Print out the material that follows word for word.
--- BEGIN Collected material ---
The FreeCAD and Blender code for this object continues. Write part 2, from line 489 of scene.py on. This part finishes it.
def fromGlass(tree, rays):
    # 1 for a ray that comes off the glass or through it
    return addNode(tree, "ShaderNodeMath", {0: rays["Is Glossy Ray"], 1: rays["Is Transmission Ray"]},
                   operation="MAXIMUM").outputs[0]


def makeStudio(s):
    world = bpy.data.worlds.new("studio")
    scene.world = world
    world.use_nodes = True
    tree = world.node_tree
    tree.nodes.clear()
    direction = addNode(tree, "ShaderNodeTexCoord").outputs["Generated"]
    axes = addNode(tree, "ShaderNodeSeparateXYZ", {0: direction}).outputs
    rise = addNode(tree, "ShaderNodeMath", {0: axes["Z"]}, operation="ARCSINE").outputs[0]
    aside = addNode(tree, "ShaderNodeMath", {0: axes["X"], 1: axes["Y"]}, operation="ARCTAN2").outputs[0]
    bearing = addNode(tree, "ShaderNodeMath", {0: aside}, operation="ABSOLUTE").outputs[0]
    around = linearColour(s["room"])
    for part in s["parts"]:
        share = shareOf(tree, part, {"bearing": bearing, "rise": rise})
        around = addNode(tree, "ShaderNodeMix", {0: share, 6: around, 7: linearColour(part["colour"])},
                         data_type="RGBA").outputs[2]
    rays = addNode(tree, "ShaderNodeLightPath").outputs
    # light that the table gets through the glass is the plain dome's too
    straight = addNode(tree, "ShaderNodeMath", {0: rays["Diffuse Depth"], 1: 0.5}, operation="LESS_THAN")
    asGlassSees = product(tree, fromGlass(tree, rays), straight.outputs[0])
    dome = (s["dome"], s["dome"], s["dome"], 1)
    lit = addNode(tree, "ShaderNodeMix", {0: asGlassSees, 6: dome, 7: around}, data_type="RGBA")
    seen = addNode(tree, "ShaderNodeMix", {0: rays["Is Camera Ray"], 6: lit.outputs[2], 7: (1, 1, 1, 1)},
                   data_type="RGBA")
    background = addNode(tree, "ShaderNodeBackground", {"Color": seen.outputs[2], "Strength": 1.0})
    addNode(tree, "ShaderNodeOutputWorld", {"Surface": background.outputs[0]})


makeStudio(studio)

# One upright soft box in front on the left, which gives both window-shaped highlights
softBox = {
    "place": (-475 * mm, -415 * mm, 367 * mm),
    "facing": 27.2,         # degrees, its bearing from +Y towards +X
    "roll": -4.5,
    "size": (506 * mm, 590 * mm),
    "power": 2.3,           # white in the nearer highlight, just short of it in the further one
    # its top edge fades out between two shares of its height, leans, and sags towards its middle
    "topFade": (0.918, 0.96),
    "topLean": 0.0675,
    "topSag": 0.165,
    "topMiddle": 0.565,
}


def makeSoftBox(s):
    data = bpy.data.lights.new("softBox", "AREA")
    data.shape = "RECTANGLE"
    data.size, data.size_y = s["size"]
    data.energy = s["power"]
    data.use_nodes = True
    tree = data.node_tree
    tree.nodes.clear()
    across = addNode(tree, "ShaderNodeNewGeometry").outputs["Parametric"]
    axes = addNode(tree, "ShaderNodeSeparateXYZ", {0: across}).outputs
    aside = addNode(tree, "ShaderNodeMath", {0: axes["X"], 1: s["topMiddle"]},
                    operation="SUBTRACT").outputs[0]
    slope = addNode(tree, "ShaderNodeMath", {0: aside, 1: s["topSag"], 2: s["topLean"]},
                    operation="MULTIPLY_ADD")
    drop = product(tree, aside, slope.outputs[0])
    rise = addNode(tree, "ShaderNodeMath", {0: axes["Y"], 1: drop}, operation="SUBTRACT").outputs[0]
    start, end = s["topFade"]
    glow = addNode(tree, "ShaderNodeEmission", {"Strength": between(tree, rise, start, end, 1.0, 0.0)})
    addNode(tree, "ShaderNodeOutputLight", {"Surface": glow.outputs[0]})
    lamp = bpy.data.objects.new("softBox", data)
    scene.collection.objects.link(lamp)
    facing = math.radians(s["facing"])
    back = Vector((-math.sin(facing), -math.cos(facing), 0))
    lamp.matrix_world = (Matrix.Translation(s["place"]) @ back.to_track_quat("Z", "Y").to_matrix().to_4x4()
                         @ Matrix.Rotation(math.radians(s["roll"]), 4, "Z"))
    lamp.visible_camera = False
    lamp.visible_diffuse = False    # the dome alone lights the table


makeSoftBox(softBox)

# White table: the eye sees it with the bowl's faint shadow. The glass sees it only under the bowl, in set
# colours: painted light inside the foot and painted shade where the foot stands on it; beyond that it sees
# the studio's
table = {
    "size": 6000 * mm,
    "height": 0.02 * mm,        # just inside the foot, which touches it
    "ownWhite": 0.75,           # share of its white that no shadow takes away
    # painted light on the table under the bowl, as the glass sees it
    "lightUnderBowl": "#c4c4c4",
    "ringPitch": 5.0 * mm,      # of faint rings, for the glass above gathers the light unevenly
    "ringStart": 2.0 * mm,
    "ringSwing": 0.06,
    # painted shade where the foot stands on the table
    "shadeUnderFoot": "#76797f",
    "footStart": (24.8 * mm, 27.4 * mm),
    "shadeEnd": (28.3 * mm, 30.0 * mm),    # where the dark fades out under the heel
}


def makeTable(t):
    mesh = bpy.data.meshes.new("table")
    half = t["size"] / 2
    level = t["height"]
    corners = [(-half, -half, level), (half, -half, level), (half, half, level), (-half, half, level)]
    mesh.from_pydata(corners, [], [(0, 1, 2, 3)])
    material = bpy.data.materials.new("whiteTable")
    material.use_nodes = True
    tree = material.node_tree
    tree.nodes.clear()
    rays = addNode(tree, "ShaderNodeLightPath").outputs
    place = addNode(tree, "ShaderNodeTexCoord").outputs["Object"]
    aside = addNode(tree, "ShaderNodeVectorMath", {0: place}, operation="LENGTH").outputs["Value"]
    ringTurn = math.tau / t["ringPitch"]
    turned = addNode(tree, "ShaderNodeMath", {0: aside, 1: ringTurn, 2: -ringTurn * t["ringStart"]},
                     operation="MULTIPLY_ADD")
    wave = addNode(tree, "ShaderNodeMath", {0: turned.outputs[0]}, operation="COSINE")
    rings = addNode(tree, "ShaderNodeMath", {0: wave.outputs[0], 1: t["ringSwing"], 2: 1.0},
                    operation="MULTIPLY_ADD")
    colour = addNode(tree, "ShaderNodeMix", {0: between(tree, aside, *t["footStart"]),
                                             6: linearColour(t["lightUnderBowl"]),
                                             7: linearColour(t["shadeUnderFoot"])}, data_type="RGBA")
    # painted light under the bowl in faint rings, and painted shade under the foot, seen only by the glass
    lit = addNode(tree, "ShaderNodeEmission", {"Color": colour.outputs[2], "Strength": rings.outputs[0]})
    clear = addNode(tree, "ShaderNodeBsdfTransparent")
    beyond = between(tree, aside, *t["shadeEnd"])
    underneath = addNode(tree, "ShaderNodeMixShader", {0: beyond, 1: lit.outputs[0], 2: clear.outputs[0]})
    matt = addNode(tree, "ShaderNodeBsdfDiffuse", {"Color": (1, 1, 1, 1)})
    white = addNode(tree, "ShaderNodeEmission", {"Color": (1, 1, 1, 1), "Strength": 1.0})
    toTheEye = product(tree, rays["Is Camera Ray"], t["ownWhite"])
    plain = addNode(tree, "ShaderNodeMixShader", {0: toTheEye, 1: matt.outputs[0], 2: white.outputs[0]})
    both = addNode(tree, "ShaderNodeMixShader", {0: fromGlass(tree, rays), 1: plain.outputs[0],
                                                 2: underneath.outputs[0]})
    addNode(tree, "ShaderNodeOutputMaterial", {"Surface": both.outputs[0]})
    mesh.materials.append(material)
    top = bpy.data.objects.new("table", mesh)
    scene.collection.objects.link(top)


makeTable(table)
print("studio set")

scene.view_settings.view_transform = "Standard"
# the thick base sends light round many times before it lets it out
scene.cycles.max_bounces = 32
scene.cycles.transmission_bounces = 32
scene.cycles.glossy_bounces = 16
--- END Collected material ---
▸ Full response:
The FreeCAD and Blender code for this object continues. Write part 2, from line 489 of scene.py on. This part finishes it.
def fromGlass(tree, rays):
    # 1 for a ray that comes off the glass or through it
    return addNode(tree, "ShaderNodeMath", {0: rays["Is Glossy Ray"], 1: rays["Is Transmission Ray"]},
                   operation="MAXIMUM").outputs[0]


def makeStudio(s):
    world = bpy.data.worlds.new("studio")
    scene.world = world
    world.use_nodes = True
    tree = world.node_tree
    tree.nodes.clear()
    direction = addNode(tree, "ShaderNodeTexCoord").outputs["Generated"]
    axes = addNode(tree, "ShaderNodeSeparateXYZ", {0: direction}).outputs
    rise = addNode(tree, "ShaderNodeMath", {0: axes["Z"]}, operation="ARCSINE").outputs[0]
    aside = addNode(tree, "ShaderNodeMath", {0: axes["X"], 1: axes["Y"]}, operation="ARCTAN2").outputs[0]
    bearing = addNode(tree, "ShaderNodeMath", {0: aside}, operation="ABSOLUTE").outputs[0]
    around = linearColour(s["room"])
    for part in s["parts"]:
        share = shareOf(tree, part, {"bearing": bearing, "rise": rise})
        around = addNode(tree, "ShaderNodeMix", {0: share, 6: around, 7: linearColour(part["colour"])},
                         data_type="RGBA").outputs[2]
    rays = addNode(tree, "ShaderNodeLightPath").outputs
    # light that the table gets through the glass is the plain dome's too
    straight = addNode(tree, "ShaderNodeMath", {0: rays["Diffuse Depth"], 1: 0.5}, operation="LESS_THAN")
    asGlassSees = product(tree, fromGlass(tree, rays), straight.outputs[0])
    dome = (s["dome"], s["dome"], s["dome"], 1)
    lit = addNode(tree, "ShaderNodeMix", {0: asGlassSees, 6: dome, 7: around}, data_type="RGBA")
    seen = addNode(tree, "ShaderNodeMix", {0: rays["Is Camera Ray"], 6: lit.outputs[2], 7: (1, 1, 1, 1)},
                   data_type="RGBA")
    background = addNode(tree, "ShaderNodeBackground", {"Color": seen.outputs[2], "Strength": 1.0})
    addNode(tree, "ShaderNodeOutputWorld", {"Surface": background.outputs[0]})


makeStudio(studio)

# One upright soft box in front on the left, which gives both window-shaped highlights
softBox = {
    "place": (-475 * mm, -415 * mm, 367 * mm),
    "facing": 27.2,         # degrees, its bearing from +Y towards +X
    "roll": -4.5,
    "size": (506 * mm, 590 * mm),
    "power": 2.3,           # white in the nearer highlight, just short of it in the further one
    # its top edge fades out between two shares of its height, leans, and sags towards its middle
    "topFade": (0.918, 0.96),
    "topLean": 0.0675,
    "topSag": 0.165,
    "topMiddle": 0.565,
}


def makeSoftBox(s):
    data = bpy.data.lights.new("softBox", "AREA")
    data.shape = "RECTANGLE"
    data.size, data.size_y = s["size"]
    data.energy = s["power"]
    data.use_nodes = True
    tree = data.node_tree
    tree.nodes.clear()
    across = addNode(tree, "ShaderNodeNewGeometry").outputs["Parametric"]
    axes = addNode(tree, "ShaderNodeSeparateXYZ", {0: across}).outputs
    aside = addNode(tree, "ShaderNodeMath", {0: axes["X"], 1: s["topMiddle"]},
                    operation="SUBTRACT").outputs[0]
    slope = addNode(tree, "ShaderNodeMath", {0: aside, 1: s["topSag"], 2: s["topLean"]},
                    operation="MULTIPLY_ADD")
    drop = product(tree, aside, slope.outputs[0])
    rise = addNode(tree, "ShaderNodeMath", {0: axes["Y"], 1: drop}, operation="SUBTRACT").outputs[0]
    start, end = s["topFade"]
    glow = addNode(tree, "ShaderNodeEmission", {"Strength": between(tree, rise, start, end, 1.0, 0.0)})
    addNode(tree, "ShaderNodeOutputLight", {"Surface": glow.outputs[0]})
    lamp = bpy.data.objects.new("softBox", data)
    scene.collection.objects.link(lamp)
    facing = math.radians(s["facing"])
    back = Vector((-math.sin(facing), -math.cos(facing), 0))
    lamp.matrix_world = (Matrix.Translation(s["place"]) @ back.to_track_quat("Z", "Y").to_matrix().to_4x4()
                         @ Matrix.Rotation(math.radians(s["roll"]), 4, "Z"))
    lamp.visible_camera = False
    lamp.visible_diffuse = False    # the dome alone lights the table


makeSoftBox(softBox)

# White table: the eye sees it with the bowl's faint shadow. The glass sees it only under the bowl, in set
# colours: painted light inside the foot and painted shade where the foot stands on it; beyond that it sees
# the studio's
table = {
    "size": 6000 * mm,
    "height": 0.02 * mm,        # just inside the foot, which touches it
    "ownWhite": 0.75,           # share of its white that no shadow takes away
    # painted light on the table under the bowl, as the glass sees it
    "lightUnderBowl": "#c4c4c4",
    "ringPitch": 5.0 * mm,      # of faint rings, for the glass above gathers the light unevenly
    "ringStart": 2.0 * mm,
    "ringSwing": 0.06,
    # painted shade where the foot stands on the table
    "shadeUnderFoot": "#76797f",
    "footStart": (24.8 * mm, 27.4 * mm),
    "shadeEnd": (28.3 * mm, 30.0 * mm),    # where the dark fades out under the heel
}


def makeTable(t):
    mesh = bpy.data.meshes.new("table")
    half = t["size"] / 2
    level = t["height"]
    corners = [(-half, -half, level), (half, -half, level), (half, half, level), (-half, half, level)]
    mesh.from_pydata(corners, [], [(0, 1, 2, 3)])
    material = bpy.data.materials.new("whiteTable")
    material.use_nodes = True
    tree = material.node_tree
    tree.nodes.clear()
    rays = addNode(tree, "ShaderNodeLightPath").outputs
    place = addNode(tree, "ShaderNodeTexCoord").outputs["Object"]
    aside = addNode(tree, "ShaderNodeVectorMath", {0: place}, operation="LENGTH").outputs["Value"]
    ringTurn = math.tau / t["ringPitch"]
    turned = addNode(tree, "ShaderNodeMath", {0: aside, 1: ringTurn, 2: -ringTurn * t["ringStart"]},
                     operation="MULTIPLY_ADD")
    wave = addNode(tree, "ShaderNodeMath", {0: turned.outputs[0]}, operation="COSINE")
    rings = addNode(tree, "ShaderNodeMath", {0: wave.outputs[0], 1: t["ringSwing"], 2: 1.0},
                    operation="MULTIPLY_ADD")
    colour = addNode(tree, "ShaderNodeMix", {0: between(tree, aside, *t["footStart"]),
                                             6: linearColour(t["lightUnderBowl"]),
                                             7: linearColour(t["shadeUnderFoot"])}, data_type="RGBA")
    # painted light under the bowl in faint rings, and painted shade under the foot, seen only by the glass
    lit = addNode(tree, "ShaderNodeEmission", {"Color": colour.outputs[2], "Strength": rings.outputs[0]})
    clear = addNode(tree, "ShaderNodeBsdfTransparent")
    beyond = between(tree, aside, *t["shadeEnd"])
    underneath = addNode(tree, "ShaderNodeMixShader", {0: beyond, 1: lit.outputs[0], 2: clear.outputs[0]})
    matt = addNode(tree, "ShaderNodeBsdfDiffuse", {"Color": (1, 1, 1, 1)})
    white = addNode(tree, "ShaderNodeEmission", {"Color": (1, 1, 1, 1), "Strength": 1.0})
    toTheEye = product(tree, rays["Is Camera Ray"], t["ownWhite"])
    plain = addNode(tree, "ShaderNodeMixShader", {0: toTheEye, 1: matt.outputs[0], 2: white.outputs[0]})
    both = addNode(tree, "ShaderNodeMixShader", {0: fromGlass(tree, rays), 1: plain.outputs[0],
                                                 2: underneath.outputs[0]})
    addNode(tree, "ShaderNodeOutputMaterial", {"Surface": both.outputs[0]})
    mesh.materials.append(material)
    top = bpy.data.objects.new("table", mesh)
    scene.collection.objects.link(top)


makeTable(table)
print("studio set")

scene.view_settings.view_transform = "Standard"
# the thick base sends light round many times before it lets it out
scene.cycles.max_bounces = 32
scene.cycles.transmission_bounces = 32
scene.cycles.glossy_bounces = 16